Flexibilidade e Negociação de Remuneração
A contratação de executivos veteranos pode trazer flexibilidade na negociação salarial. Renata Filippi observa que muitos profissionais com quase 60 anos já possuem estabilidade financeira e podem ter mais flexibilidade para aceitar posições com remuneração ligeiramente inferior, sem se desvalorizar.
Embora a desvalorização não seja aceitável, uma diferença de até 15% na remuneração pode ser considerada, segundo Filippi. Wahrhatfig concorda que há uma flexibilidade “ligeira”, mas reitera que esses profissionais prezam pela carreira construída.
Outro ponto de flexibilidade é a menor preocupação com remunerações de longo prazo, como participação acionária, em comparação com profissionais mais jovens. Além disso, a preferência por contratos como Pessoa Jurídica (PJ) reduz encargos trabalhistas para as empresas.
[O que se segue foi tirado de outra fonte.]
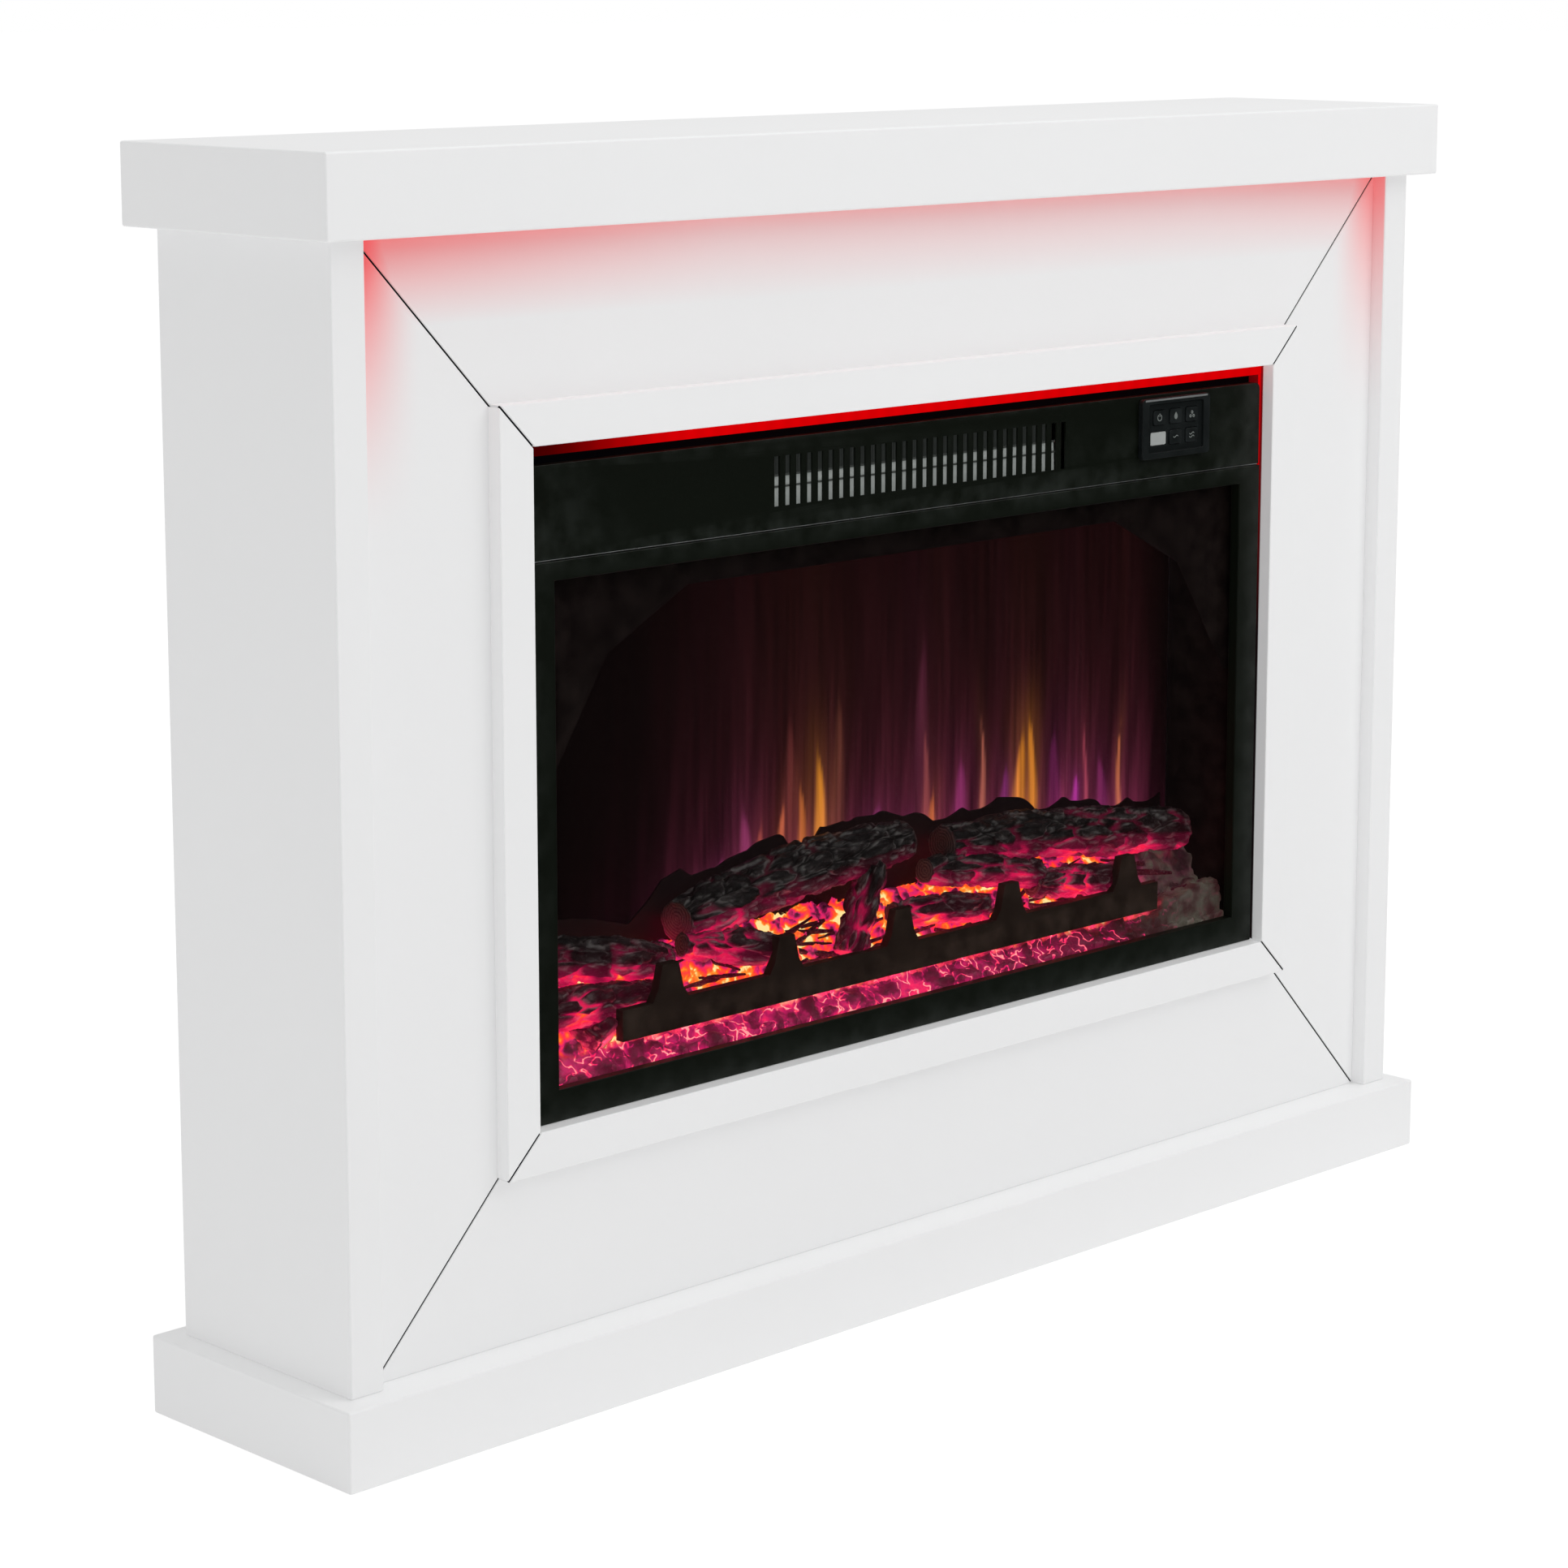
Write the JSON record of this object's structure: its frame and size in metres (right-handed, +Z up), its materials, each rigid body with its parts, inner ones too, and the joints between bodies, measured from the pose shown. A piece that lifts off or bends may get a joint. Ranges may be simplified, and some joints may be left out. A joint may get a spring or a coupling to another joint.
{
  "type": "electric fireplace",
  "caption": "Free-standing electric fireplace: white mantel surround with mitred fascia around a black fan-heater fire with a glowing log bed, glass front and push-button panel.",
  "frame": {"origin": "centre of the overall bounding box on the floor, under the plinth", "axes": "+X to the viewer's right when facing the fire, -Y out of the front of the fire, +Z up"},
  "size_m": [1.12, 0.213, 0.857],
  "materials": {
    "white_paint": "satin white paint on fibreboard",
    "zinc_steel": "zinc plated sheet",
    "red_light": "opal diffuser over red lamps",
    "black_steel": "fine black powder coat",
    "tinted_glass": "tinted, polished",
    "black_plastic": "fine satin",
    "display_plastic": "silver behind a clear window",
    "circuit_board": "solder mask",
    "flame_screen": "translucent film",
    "charred_resin": "charred bark",
    "ember_resin": "translucent embers, lit from below",
    "aluminium": "bright rolled sheet",
    "copper_winding": "lacquered winding wire"
  },
  "bodies": {
    "fireplace": {"mantel_shell": "white_paint", "mantel_soffit": "white_paint", "plinth_shell": "white_paint", "left_side_board": "white_paint", "right_side_board": "white_paint", "fascia_top": "white_paint", "fascia_bottom": "white_paint", "fascia_left": "white_paint", "fascia_right": "white_paint", "frame_top": "white_paint", "frame_bottom": "white_paint", "frame_left": "white_paint", "frame_right": "white_paint", "rear_top_rail": "white_paint", "insert_shelf": "white_paint", "left_wall_bracket": "zinc_steel", "right_wall_bracket": "zinc_steel", "casing_wrap": "zinc_steel", "casing_lid": "zinc_steel", "rear_cover": "zinc_steel", "spindle_motor": "zinc_steel", "fan_housing": "zinc_steel", "mantel_light_strip": "red_light", "frame_light_strip": "red_light", "window_frame": "black_steel", "control_band": "black_steel", "left_chamber_liner": "black_steel", "right_chamber_liner": "black_steel", "chamber_ceiling": "black_steel", "chamber_arch": "black_steel", "log_guard": "black_steel", "front_glass": "tinted_glass", "control_bezel": "black_plastic", "cable_gland": "black_plastic", "spindle_bearing": "black_plastic", "display_window": "display_plastic", "control_circuit_board": "circuit_board", "flame_light_board": "circuit_board", "ember_light_board": "circuit_board", "flame_screen": "flame_screen", "rear_left_log": "charred_resin", "rear_right_log": "charred_resin", "upper_left_log": "charred_resin", "lower_left_log": "charred_resin", "front_left_log": "charred_resin", "middle_left_log": "charred_resin", "upright_log": "charred_resin", "middle_right_log": "charred_resin", "short_right_log": "charred_resin", "front_right_log": "charred_resin", "ember_bed": "ember_resin", "heating_element": "aluminium", "fan_motor": "copper_winding"},
    "flame_spindle": {"flame_spindle": "aluminium"},
    "fan_impeller": {"fan_impeller": "aluminium"},
    "power_button": {"power_button": "black_plastic"},
    "flame_button": {"flame_button": "black_plastic"},
    "ember_button": {"ember_button": "black_plastic"},
    "low_heat_button": {"low_heat_button": "black_plastic"},
    "high_heat_button": {"high_heat_button": "black_plastic"}
  },
  "joints": [
    {"name": "flame_spindle_spin", "type": "hinge", "parent": "fireplace", "child": "flame_spindle", "pos_m": [0, 0.0293, 0.259], "axis": [1, 0, 0], "continuous": true},
    {"name": "fan_impeller_spin", "type": "hinge", "parent": "fireplace", "child": "fan_impeller", "pos_m": [0, -0.0157, 0.6053], "axis": [1, 0, 0], "continuous": true},
    {"name": "power_button_press", "type": "slide", "parent": "fireplace", "child": "power_button", "axis": [0, 1, 0], "range_m": [0, 0.001], "stiffness_N_per_m": 300},
    {"name": "flame_button_press", "type": "slide", "parent": "fireplace", "child": "flame_button", "axis": [0, 1, 0], "range_m": [0, 0.001], "stiffness_N_per_m": 300},
    {"name": "ember_button_press", "type": "slide", "parent": "fireplace", "child": "ember_button", "axis": [0, 1, 0], "range_m": [0, 0.001], "stiffness_N_per_m": 300},
    {"name": "low_heat_button_press", "type": "slide", "parent": "fireplace", "child": "low_heat_button", "axis": [0, 1, 0], "range_m": [0, 0.001], "stiffness_N_per_m": 300},
    {"name": "high_heat_button_press", "type": "slide", "parent": "fireplace", "child": "high_heat_button", "axis": [0, 1, 0], "range_m": [0, 0.001], "stiffness_N_per_m": 300}
  ]
}
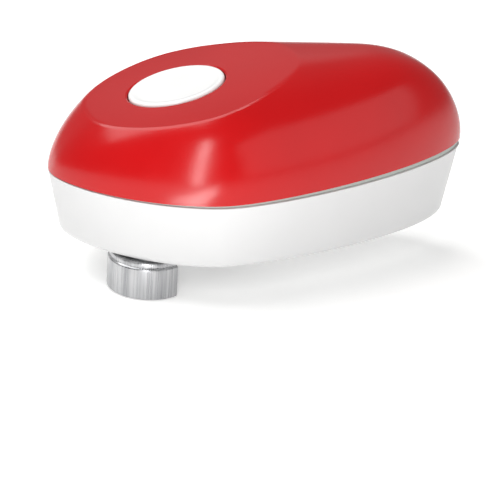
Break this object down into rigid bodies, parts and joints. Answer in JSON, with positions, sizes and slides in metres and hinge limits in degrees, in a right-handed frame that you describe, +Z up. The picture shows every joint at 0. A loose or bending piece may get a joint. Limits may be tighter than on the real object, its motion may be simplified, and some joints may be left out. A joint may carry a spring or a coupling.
{
  "type": "electric can opener",
  "caption": "Egg-shaped battery can opener: two-tone plastic body, slanted facet with an oval start button, geared feed wheel, swinging cutter wheel and a C-shaped steel guard.",
  "frame": {"origin": "on the flat underside that rests on a can's rim, on the body's centre plane, a little in front of the battery door", "axes": "+X along the body towards its tail, +Z up out of the underside, +Y to the side away from the cutter guard"},
  "size_m": [0.155, 0.094, 0.0768],
  "materials": {
    "red_shell": "satin-gloss red ABS",
    "white_shell": "glossy white ABS",
    "white_button": "glossy white ABS",
    "grey_trim": "matt grey-green plastic",
    "black_plastic": "matt black moulding",
    "red_plastic": "matt red plastic",
    "gear_plastic": "natural acetal",
    "gearbox_plastic": "light grey moulding",
    "circuit_board": "green solder mask",
    "bright_steel": "ground stainless steel",
    "guard_steel": "stainless steel brushed upright",
    "spring_steel": "nickel-plated spring steel",
    "dark_steel": "dark steel",
    "brass": "turned brass",
    "motor_can": "plated motor can",
    "magnet": "dull plated magnet",
    "cell_sleeve": "plain printed-free battery sleeve"
  },
  "bodies": {
    "housing": {"upper_housing": "red_shell", "lower_housing": "white_shell", "seam_trim_band": "grey_trim", "button_cup": "black_plastic", "button_return_spring": "spring_steel", "microswitch": "black_plastic", "control_board": "circuit_board", "motor": "motor_can", "motor_bracket": "bright_steel", "motor_screw_1": "dark_steel", "motor_screw_2": "dark_steel", "gear_axle_1": "dark_steel", "gear_axle_2": "dark_steel", "gear_axle_3": "dark_steel", "gearbox_base": "gearbox_plastic", "gearbox_cover": "gearbox_plastic", "gearbox_screw_1": "dark_steel", "gearbox_screw_2": "dark_steel", "drive_bushing": "brass", "cutter_pivot_pin": "dark_steel", "cutter_guard": "guard_steel", "guard_screw_1": "dark_steel", "guard_screw_2": "dark_steel", "magnet_holder": "black_plastic", "lid_magnet": "magnet", "battery_case": "black_plastic", "battery_cell_1": "cell_sleeve", "battery_cell_2": "cell_sleeve", "battery_cell_3": "cell_sleeve", "battery_cell_4": "cell_sleeve", "rear_bridge_lower": "spring_steel", "rear_bridge_upper": "spring_steel", "front_bridge": "spring_steel", "front_terminal_positive": "spring_steel", "front_terminal_negative": "spring_steel", "housing_screw_1": "dark_steel", "housing_screw_2": "dark_steel", "housing_screw_3": "dark_steel", "housing_screw_4": "dark_steel", "battery_lead_positive": "red_plastic", "battery_lead_negative": "black_plastic", "motor_lead_positive": "red_plastic", "motor_lead_negative": "black_plastic"},
    "button": {"start_button": "white_button"},
    "plunger": {"switch_plunger": "red_plastic"},
    "motor_rotor": {"motor_shaft": "dark_steel", "motor_pinion": "brass"},
    "gear_first": {"first_reduction_gear": "gear_plastic"},
    "gear_second": {"second_reduction_gear": "gear_plastic"},
    "gear_third": {"third_reduction_gear": "gear_plastic"},
    "drive": {"drive_gear": "gear_plastic", "drive_shaft": "dark_steel", "feed_wheel": "bright_steel", "feed_wheel_screw": "dark_steel"},
    "cutter_carrier": {"cutter_arm": "bright_steel", "cutter_axle": "dark_steel", "cutter_nut": "dark_steel"},
    "cutter": {"cutter_blade": "bright_steel"},
    "door": {"battery_door": "white_shell"}
  },
  "joints": [
    {"name": "button_press", "type": "slide", "parent": "housing", "child": "button", "axis": [0.265, 0, -0.9643], "range_m": [0, 0.0018], "stiffness_N_per_m": 800, "springref_m": -0.001, "deforming": ["button_return_spring"]},
    {"name": "switch_press", "type": "slide", "parent": "housing", "child": "plunger", "axis": [0, 0, -1], "range_m": [0, 0.0018]},
    {"name": "drive_spin", "type": "hinge", "parent": "housing", "child": "drive", "pos_m": [-0.02654, -0.01568, 0.01], "axis": [0, 0, 1], "continuous": true},
    {"name": "third_gear_spin", "type": "hinge", "parent": "housing", "child": "gear_third", "pos_m": [-0.0414, -0.00975, 0.015], "axis": [0, 0, 1], "continuous": true},
    {"name": "second_gear_spin", "type": "hinge", "parent": "housing", "child": "gear_second", "pos_m": [-0.03676, 0.00451, 0.013], "axis": [0, 0, 1], "continuous": true},
    {"name": "first_gear_spin", "type": "hinge", "parent": "housing", "child": "gear_first", "pos_m": [-0.02635, 0.01692, 0.01], "axis": [0, 0, 1], "continuous": true},
    {"name": "motor_spin", "type": "hinge", "parent": "housing", "child": "motor_rotor", "pos_m": [-0.0098, 0.014, 0.009], "axis": [0, 0, 1], "continuous": true},
    {"name": "cutter_swing", "type": "hinge", "parent": "housing", "child": "cutter_carrier", "pos_m": [-0.04645, -0.00539, 0.004], "axis": [0, 0, 1], "range_deg": [0, 15.4]},
    {"name": "cutter_blade_spin", "type": "hinge", "parent": "cutter_carrier", "child": "cutter", "pos_m": [-0.04221, -0.02201, -0.0041], "axis": [0, 0, 1], "continuous": true},
    {"name": "battery_door_hinge", "type": "hinge", "parent": "housing", "child": "door", "pos_m": [0.00645, 0, 0.00115], "axis": [0, 1, 0], "range_deg": [0, 95]}
  ],
  "couplings": [
    {"joint": "switch_press", "follows": "button_press", "ratio": 1},
    {"joint": "first_gear_spin", "follows": "motor_spin", "ratio": -0.23529},
    {"joint": "second_gear_spin", "follows": "motor_spin", "ratio": 0.067227},
    {"joint": "third_gear_spin", "follows": "motor_spin", "ratio": -0.019517},
    {"joint": "drive_spin", "follows": "motor_spin", "ratio": 0.0065058}
  ]
}
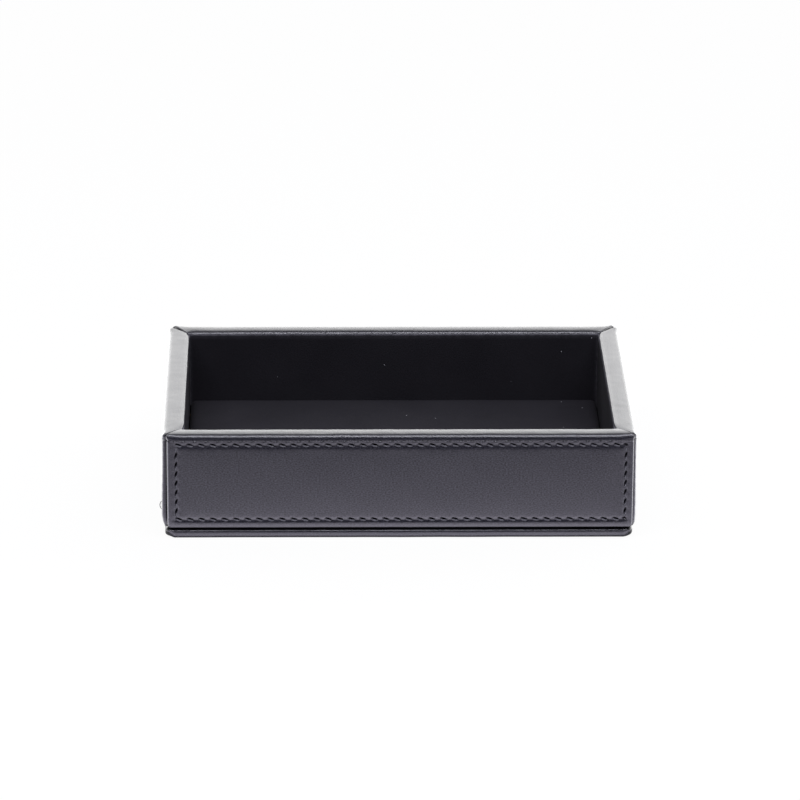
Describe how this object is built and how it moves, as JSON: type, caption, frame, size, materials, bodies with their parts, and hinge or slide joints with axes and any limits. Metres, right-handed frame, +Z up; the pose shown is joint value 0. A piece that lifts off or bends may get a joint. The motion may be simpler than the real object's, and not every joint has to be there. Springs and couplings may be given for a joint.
{
  "type": "valet tray",
  "caption": "Open rectangular valet tray with mitred, stitched leather walls on a thin base plate, and a velvet-lined padded floor.",
  "frame": {"origin": "centre of the footprint, on the surface the tray stands on", "axes": "+X along the long walls, +Y to the back wall, +Z up"},
  "size_m": [0.1652, 0.1152, 0.0392],
  "materials": {
    "leather": "black smooth leather, fine grain, soft sheen",
    "velvet": "black short-pile velvet",
    "felt": "black pressed felt",
    "thread": "black twisted thread",
    "board": "raw fibreboard",
    "foam": "thin white foam sheet"
  },
  "bodies": {
    "root": {"front_board": "board", "front_padding": "foam", "front_cover": "leather", "front_lining": "velvet", "front_stitching": "thread", "right_board": "board", "right_padding": "foam", "right_cover": "leather", "right_lining": "velvet", "right_stitching": "thread", "back_board": "board", "back_padding": "foam", "back_cover": "leather", "back_lining": "velvet", "back_stitching": "thread", "left_board": "board", "left_padding": "foam", "left_cover": "leather", "left_lining": "velvet", "left_stitching": "thread", "base_board": "board", "base_cover": "leather", "base_felt": "felt", "bottom_board": "board", "floor_card": "board", "floor_foam": "foam", "floor_lining": "velvet"}
  },
  "joints": []
}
Perfis de Empresas e Setores
Companhias nacionais e familiares tendem a ser mais receptivas a contratar executivos veteranos, muitas vezes pela valorização da experiência por parte dos fundadores e donos. Em contraste, grandes multinacionais, com estruturas de RH voltadas para o desenvolvimento interno de Jovens Talentos, podem ser menos abertas.
Setores como logística, infraestrutura e indústria pesada são os que mais absorvem profissionais com mais de 55 anos para cargos de alta direção. Por outro lado, segmentos mais dinâmicos, como varejo de consumo em massa e mercado financeiro, geralmente preferem executivos mais jovens no alto escalão.